Tanto bucks como macaronis reinaron durante la década que va de 1765 a 1775 y luego comenzaron a decaer. Su hábitat natural era la calle St. James donde compartieron bares y trifulcas, aunque los macaronis eran mucho menos violentos que sus compañeros bucks. Ambos escandalizaron por igual a la prensa y a la sociedad biempensante de sus mayores, aunque los macaronis tuvieron mucho más éxito y su influencia en la cultura de su tiempo fue mucho mayor. El fenómeno macaroni llegó incluso a ser importado por otros países.
Todo este carnaval de rapé, perfumes, apuestas y peleas siguió más o menos en marcha hasta que llegó la Revolución de 1789 y mandó a parar. A partir de entonces, el paradigma cambió y todo aquello que habían representado los macaronis y los bucks comenzó a aparecer repentinamente agotado. La clase ociosa se olvidó de bastones y chalecos de seda y pasó a vestir el estilo republicano, caracterizado por prendas anodinas y de aspecto viejo y descuidado. Los mismos que cinco años antes llevaban pelucas de un metro de altura pasaron a salir a la calle con el cabello corto a plena vista, desaparecieron los afeites y los encajes.

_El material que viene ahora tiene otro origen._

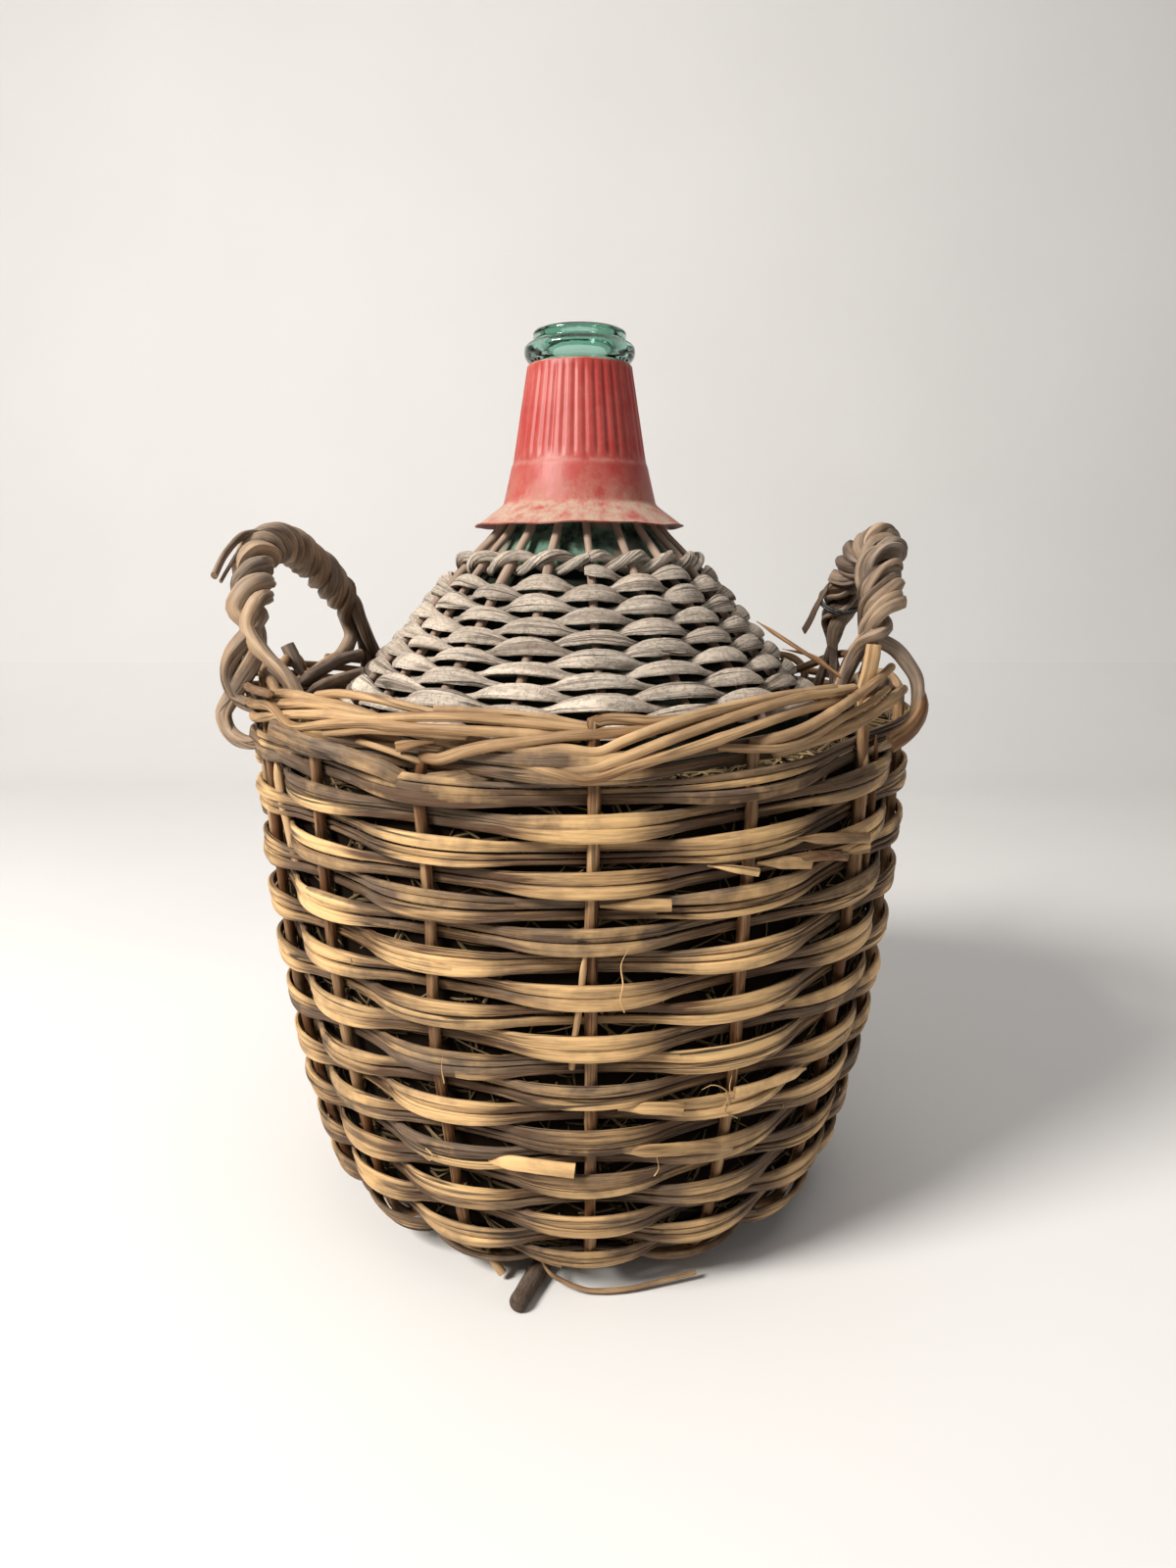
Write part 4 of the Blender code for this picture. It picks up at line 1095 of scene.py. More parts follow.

Un estilo había muerto. La elegancia pasó a estar mal vista. No recuperaría el esplendor perdido hasta la llegada de un estilo nuevo de la mano de un hombre llamado a convertirse en el primero de los dandis: George Bryan Brummell.
*Los bellos y los dandis, Clare Jerrold (Wunderkammer, 2018, traducción de Miguel Cisneros Perales). Libro imprescindible para todos los amantes del dandismo sin el que no hubiera sido posible escribir este artículo.